Upon seeing this, it is easy to ask, "So what?" What are some uses for serialization? There are actually quite a few. At a prior job, we shipped not only code but data to our clients. For initial installs, this was not a problem but for existing customers, we had to merge our updated data with any changes the client might have made on site. To accomplish this, we recorded every call into certain session beans. This data was then serialized (using JSX) into a log file. When an update shipped to a client, this XML was reconstituted back into the recorded events and the events were played back into the system. A simple table copy would have clobbered the client's data, but by serializing these events, we were able to recreate our data team's efforts on site and successfully merge the two data sets. Another use I heard the other that I thought was a pretty clever solution to a common problem is deep cloning.
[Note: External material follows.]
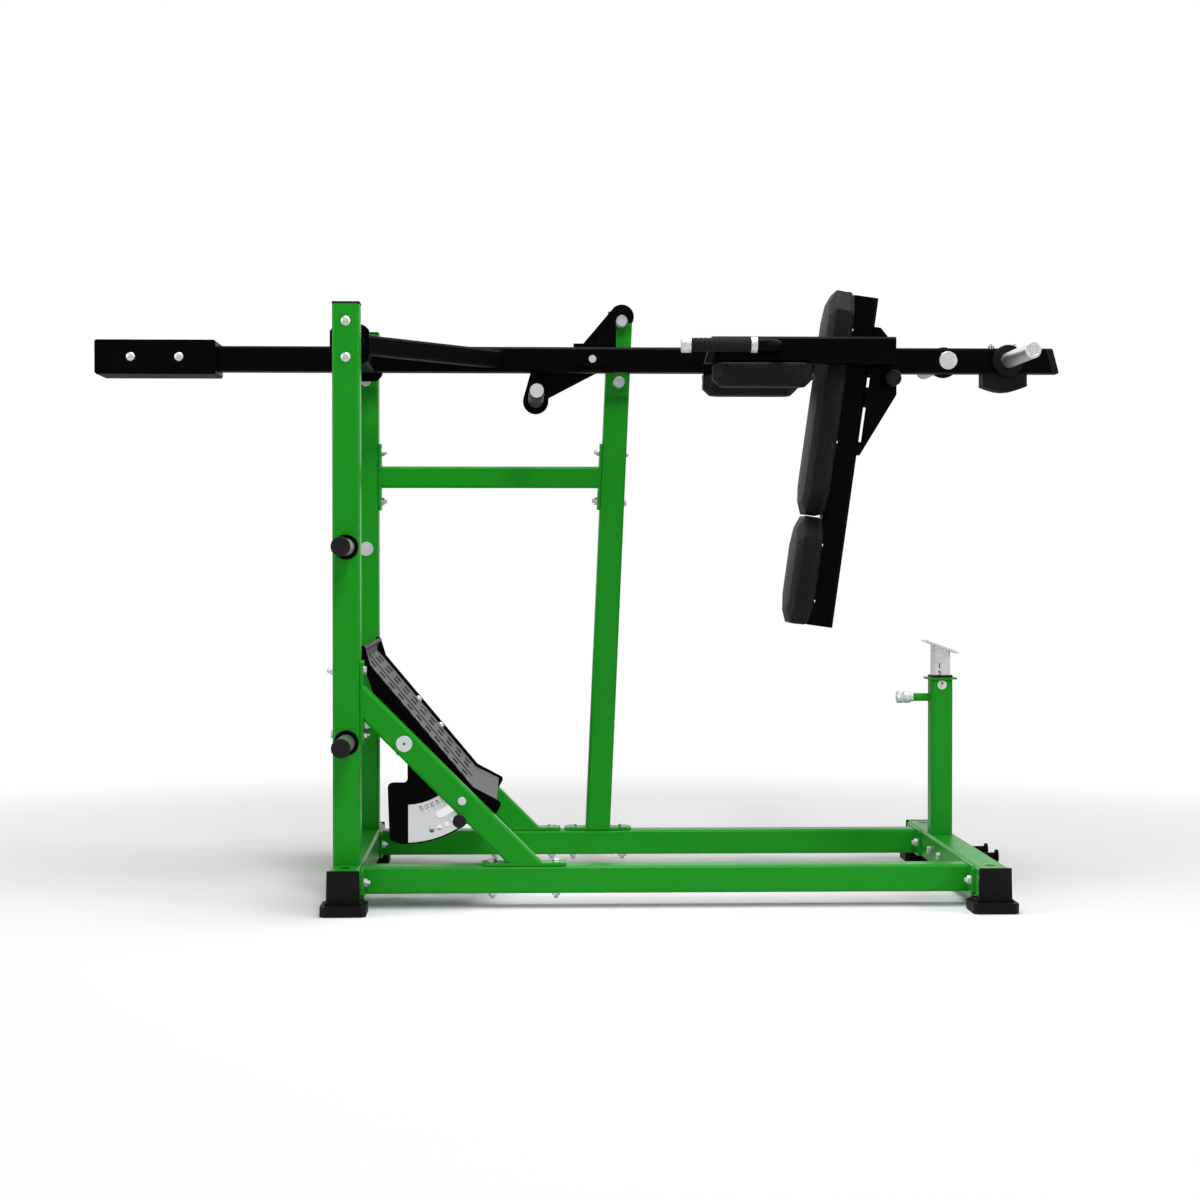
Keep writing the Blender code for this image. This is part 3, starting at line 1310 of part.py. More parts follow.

By serializing an object tree into an intermediate form (in this case, XML) and then rebuilding that tree into new objects, a deep clone can be obtained with little effort. If the objects happen to be persistent objects, the IDs should not be cloned. By using customer converters, these attributes can be filtered out of the XML so that the clones can be assigned new IDs for true cloning. I am not recommending this as an especially fast way to achieve deep cloning, but it is an extremely cheap option from a development perspective.
As we have seen, using serialization is almost trivial. There are some tricky aspects when the default techniques are not enough but extending these systems is not terribly difficult either. In my experience, using XML serialization rather than the original binary format need not be overly slow either. So which approach would I recommend? If you are of the type that prefers to use the JDK options where possible, then XMLEncoder is the obvious choice. Personally, I am not constrained by such preferences so I would recommend XStream. It is actively developed and produces nice, clean XML and is easily extendible.